● **What you are asked to do**:
Give back, exactly as it appears, the run of lines opening with the one containing "for corner in" and closing with the one containing "cad_low, cad_high = object_bounds()". Nothing outside that run should appear.

------

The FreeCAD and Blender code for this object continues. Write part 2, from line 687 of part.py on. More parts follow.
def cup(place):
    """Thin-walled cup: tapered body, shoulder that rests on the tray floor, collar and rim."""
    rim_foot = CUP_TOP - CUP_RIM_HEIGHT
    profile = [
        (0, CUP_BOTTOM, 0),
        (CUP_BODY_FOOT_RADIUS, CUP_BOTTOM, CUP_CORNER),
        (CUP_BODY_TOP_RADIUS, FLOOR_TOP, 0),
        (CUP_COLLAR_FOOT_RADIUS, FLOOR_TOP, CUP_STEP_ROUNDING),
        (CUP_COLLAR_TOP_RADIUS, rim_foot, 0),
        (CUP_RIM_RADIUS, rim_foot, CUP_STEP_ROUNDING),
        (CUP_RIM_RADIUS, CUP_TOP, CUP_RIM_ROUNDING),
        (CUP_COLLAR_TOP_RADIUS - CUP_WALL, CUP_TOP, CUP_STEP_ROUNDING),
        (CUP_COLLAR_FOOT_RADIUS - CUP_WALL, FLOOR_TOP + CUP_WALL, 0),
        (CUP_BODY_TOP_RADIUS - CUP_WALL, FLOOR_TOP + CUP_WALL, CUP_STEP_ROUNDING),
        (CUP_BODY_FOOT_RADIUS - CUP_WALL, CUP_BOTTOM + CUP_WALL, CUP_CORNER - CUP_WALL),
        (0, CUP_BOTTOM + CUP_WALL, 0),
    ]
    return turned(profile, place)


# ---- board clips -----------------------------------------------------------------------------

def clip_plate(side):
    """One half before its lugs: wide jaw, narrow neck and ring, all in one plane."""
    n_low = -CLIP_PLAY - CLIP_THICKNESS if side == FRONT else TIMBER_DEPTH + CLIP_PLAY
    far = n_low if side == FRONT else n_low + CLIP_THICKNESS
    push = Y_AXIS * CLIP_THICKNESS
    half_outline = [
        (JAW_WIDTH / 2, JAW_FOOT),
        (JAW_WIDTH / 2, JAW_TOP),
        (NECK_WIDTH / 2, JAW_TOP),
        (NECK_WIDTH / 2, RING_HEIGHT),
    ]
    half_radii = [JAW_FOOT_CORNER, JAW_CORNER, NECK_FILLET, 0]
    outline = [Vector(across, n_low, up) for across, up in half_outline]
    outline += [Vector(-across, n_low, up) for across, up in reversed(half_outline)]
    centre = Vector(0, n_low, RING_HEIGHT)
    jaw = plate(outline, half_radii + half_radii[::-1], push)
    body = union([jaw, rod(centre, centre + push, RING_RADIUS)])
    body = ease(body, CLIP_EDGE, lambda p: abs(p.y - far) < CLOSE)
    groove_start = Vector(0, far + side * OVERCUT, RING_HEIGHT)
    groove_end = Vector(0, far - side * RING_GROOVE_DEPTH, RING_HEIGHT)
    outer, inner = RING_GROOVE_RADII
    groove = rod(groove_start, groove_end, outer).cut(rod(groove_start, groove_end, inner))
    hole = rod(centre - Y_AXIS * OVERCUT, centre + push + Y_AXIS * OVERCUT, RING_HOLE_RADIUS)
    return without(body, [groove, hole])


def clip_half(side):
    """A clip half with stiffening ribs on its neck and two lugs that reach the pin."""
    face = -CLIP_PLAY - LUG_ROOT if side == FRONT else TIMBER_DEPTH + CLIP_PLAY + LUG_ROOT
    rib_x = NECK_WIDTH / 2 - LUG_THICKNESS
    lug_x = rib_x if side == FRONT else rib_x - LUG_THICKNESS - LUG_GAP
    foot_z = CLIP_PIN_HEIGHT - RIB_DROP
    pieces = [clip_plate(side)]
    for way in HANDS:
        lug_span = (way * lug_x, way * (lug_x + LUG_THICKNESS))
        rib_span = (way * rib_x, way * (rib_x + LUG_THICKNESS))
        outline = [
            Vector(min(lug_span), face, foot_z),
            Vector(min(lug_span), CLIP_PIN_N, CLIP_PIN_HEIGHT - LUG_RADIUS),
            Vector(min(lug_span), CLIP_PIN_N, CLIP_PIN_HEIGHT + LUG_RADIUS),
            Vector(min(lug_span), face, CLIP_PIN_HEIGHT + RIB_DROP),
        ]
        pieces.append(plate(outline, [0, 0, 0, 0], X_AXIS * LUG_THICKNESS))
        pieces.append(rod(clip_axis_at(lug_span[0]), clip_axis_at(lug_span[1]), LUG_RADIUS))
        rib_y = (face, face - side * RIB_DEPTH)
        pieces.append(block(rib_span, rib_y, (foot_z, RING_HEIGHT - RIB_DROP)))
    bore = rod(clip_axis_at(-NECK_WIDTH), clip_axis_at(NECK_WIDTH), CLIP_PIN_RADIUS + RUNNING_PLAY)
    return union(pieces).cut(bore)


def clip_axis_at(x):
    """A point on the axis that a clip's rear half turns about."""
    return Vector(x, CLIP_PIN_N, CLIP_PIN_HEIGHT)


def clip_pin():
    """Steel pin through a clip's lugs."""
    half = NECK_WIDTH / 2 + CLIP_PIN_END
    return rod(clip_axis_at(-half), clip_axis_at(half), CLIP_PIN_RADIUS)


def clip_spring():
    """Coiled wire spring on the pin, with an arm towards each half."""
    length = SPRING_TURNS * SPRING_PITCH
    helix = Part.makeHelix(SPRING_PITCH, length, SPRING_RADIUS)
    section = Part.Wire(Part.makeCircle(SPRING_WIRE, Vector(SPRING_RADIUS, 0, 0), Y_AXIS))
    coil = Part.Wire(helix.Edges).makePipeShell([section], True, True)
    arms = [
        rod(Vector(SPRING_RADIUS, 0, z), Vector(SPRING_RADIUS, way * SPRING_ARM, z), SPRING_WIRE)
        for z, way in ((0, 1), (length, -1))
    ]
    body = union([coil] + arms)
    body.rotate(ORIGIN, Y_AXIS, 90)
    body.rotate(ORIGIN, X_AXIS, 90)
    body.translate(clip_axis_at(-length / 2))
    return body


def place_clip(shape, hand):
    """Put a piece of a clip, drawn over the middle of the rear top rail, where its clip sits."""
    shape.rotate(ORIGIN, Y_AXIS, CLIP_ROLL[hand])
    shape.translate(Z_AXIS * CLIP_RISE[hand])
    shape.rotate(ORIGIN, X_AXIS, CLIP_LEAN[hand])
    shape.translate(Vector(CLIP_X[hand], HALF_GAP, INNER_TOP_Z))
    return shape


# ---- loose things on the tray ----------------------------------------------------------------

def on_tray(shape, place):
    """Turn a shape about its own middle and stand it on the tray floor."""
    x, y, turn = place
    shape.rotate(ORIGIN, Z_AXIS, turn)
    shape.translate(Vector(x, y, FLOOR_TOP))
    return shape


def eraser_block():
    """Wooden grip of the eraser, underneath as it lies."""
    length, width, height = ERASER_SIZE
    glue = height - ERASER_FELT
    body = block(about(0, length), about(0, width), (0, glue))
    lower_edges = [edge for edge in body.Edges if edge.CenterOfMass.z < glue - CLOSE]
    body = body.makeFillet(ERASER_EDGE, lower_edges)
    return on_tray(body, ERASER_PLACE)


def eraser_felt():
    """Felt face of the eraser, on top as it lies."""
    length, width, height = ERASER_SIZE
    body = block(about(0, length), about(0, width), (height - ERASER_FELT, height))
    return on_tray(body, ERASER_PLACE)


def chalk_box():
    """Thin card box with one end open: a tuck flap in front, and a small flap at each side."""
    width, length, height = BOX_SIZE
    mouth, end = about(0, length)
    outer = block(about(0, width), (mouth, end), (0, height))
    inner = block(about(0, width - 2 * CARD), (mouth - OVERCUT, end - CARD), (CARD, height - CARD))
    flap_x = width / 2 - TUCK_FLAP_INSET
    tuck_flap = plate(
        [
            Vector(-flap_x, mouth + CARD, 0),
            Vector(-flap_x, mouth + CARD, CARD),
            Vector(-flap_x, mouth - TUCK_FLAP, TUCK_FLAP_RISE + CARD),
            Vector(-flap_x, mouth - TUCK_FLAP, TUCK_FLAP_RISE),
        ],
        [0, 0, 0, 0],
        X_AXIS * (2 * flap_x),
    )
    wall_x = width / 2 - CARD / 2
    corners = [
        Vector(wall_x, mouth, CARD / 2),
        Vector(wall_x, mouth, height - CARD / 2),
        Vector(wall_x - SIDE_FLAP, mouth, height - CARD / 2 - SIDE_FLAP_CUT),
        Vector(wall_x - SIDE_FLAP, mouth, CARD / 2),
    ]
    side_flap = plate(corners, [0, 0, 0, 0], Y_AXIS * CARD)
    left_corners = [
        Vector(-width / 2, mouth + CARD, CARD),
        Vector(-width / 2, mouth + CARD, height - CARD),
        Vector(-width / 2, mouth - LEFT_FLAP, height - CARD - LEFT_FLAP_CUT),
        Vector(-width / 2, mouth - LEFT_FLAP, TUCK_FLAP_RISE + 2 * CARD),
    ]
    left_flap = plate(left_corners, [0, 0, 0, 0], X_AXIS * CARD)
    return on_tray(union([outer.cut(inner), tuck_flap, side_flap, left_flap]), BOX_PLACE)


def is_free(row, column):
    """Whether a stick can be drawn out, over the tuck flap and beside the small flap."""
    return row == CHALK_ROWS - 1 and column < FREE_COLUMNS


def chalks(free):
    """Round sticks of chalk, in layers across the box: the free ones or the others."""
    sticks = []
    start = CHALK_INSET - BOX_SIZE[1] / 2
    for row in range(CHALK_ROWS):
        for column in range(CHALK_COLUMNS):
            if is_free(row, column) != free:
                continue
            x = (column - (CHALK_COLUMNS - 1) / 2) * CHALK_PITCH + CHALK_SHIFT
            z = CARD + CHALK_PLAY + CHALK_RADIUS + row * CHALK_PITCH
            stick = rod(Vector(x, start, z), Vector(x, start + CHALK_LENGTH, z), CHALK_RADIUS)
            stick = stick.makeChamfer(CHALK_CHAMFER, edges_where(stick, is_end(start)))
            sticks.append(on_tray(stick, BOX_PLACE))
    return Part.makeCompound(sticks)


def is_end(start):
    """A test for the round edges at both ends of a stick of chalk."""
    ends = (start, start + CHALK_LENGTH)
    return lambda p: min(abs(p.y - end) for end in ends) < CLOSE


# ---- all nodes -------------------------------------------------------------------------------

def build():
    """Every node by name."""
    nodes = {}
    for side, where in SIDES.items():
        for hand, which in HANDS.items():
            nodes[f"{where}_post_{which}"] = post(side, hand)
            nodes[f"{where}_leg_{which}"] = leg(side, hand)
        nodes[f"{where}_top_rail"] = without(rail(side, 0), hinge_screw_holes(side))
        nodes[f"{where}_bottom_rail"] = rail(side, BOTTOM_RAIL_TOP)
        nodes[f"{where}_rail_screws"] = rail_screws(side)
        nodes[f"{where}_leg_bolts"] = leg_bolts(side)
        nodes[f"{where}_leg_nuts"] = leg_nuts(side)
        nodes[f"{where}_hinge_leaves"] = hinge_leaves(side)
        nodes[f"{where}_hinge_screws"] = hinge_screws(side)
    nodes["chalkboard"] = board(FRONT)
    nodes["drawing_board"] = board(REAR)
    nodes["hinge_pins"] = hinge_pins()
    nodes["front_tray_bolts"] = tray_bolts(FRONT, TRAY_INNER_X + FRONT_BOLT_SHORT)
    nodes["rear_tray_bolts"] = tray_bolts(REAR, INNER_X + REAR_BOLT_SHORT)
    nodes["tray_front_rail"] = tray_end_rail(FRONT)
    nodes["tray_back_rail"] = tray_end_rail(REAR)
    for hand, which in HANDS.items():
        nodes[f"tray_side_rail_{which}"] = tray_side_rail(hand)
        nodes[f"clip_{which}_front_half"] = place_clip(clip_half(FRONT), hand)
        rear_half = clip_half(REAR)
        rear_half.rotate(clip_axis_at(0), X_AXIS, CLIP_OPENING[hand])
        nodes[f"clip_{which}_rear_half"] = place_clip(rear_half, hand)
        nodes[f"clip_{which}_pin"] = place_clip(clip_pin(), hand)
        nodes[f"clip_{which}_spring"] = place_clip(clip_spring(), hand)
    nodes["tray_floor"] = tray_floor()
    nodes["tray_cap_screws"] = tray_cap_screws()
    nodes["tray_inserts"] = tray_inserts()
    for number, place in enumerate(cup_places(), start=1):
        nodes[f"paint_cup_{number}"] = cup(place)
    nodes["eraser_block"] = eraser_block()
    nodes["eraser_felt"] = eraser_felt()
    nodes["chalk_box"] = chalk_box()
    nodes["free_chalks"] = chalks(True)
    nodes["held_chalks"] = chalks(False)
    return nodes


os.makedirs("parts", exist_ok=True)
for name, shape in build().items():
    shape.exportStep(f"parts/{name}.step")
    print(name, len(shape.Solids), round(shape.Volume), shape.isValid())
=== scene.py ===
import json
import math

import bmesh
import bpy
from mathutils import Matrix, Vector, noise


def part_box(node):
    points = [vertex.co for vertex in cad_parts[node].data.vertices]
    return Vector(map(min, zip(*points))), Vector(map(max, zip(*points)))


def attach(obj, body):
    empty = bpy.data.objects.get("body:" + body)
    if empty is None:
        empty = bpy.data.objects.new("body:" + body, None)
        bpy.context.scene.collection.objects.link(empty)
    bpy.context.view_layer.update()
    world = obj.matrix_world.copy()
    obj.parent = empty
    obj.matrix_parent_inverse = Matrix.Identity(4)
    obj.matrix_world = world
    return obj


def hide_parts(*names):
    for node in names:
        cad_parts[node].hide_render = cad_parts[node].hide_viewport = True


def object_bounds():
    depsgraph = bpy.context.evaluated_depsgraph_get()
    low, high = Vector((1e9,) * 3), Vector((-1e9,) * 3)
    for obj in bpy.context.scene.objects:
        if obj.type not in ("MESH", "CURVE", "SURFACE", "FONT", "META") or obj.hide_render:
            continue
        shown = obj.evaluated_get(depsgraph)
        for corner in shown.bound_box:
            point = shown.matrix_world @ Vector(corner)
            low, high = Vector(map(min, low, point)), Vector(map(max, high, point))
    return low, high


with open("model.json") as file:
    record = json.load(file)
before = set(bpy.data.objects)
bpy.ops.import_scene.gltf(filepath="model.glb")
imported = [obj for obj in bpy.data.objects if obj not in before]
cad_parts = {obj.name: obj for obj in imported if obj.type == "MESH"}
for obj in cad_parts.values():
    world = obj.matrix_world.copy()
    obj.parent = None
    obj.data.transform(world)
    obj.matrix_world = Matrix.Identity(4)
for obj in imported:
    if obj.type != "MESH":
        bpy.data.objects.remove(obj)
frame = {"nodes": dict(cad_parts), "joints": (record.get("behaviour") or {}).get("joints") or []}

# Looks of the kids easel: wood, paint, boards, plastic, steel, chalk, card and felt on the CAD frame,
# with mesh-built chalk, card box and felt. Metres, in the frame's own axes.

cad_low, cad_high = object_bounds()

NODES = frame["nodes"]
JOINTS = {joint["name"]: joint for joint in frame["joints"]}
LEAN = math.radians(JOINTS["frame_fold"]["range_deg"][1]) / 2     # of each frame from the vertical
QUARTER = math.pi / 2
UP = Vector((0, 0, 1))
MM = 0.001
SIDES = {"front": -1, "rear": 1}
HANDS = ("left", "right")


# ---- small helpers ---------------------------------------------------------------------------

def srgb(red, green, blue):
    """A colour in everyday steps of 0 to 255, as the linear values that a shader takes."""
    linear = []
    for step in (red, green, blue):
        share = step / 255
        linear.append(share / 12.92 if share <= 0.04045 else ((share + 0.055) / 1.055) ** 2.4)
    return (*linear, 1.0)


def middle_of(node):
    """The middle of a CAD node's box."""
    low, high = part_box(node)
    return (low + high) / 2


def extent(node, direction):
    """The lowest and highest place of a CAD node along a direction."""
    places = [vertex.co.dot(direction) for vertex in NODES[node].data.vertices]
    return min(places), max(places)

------

● **The reply**:
        for corner in shown.bound_box:
            point = shown.matrix_world @ Vector(corner)
            low, high = Vector(map(min, low, point)), Vector(map(max, high, point))
    return low, high


with open("model.json") as file:
    record = json.load(file)
before = set(bpy.data.objects)
bpy.ops.import_scene.gltf(filepath="model.glb")
imported = [obj for obj in bpy.data.objects if obj not in before]
cad_parts = {obj.name: obj for obj in imported if obj.type == "MESH"}
for obj in cad_parts.values():
    world = obj.matrix_world.copy()
    obj.parent = None
    obj.data.transform(world)
    obj.matrix_world = Matrix.Identity(4)
for obj in imported:
    if obj.type != "MESH":
        bpy.data.objects.remove(obj)
frame = {"nodes": dict(cad_parts), "joints": (record.get("behaviour") or {}).get("joints") or []}

# Looks of the kids easel: wood, paint, boards, plastic, steel, chalk, card and felt on the CAD frame,
# with mesh-built chalk, card box and felt. Metres, in the frame's own axes.

cad_low, cad_high = object_bounds()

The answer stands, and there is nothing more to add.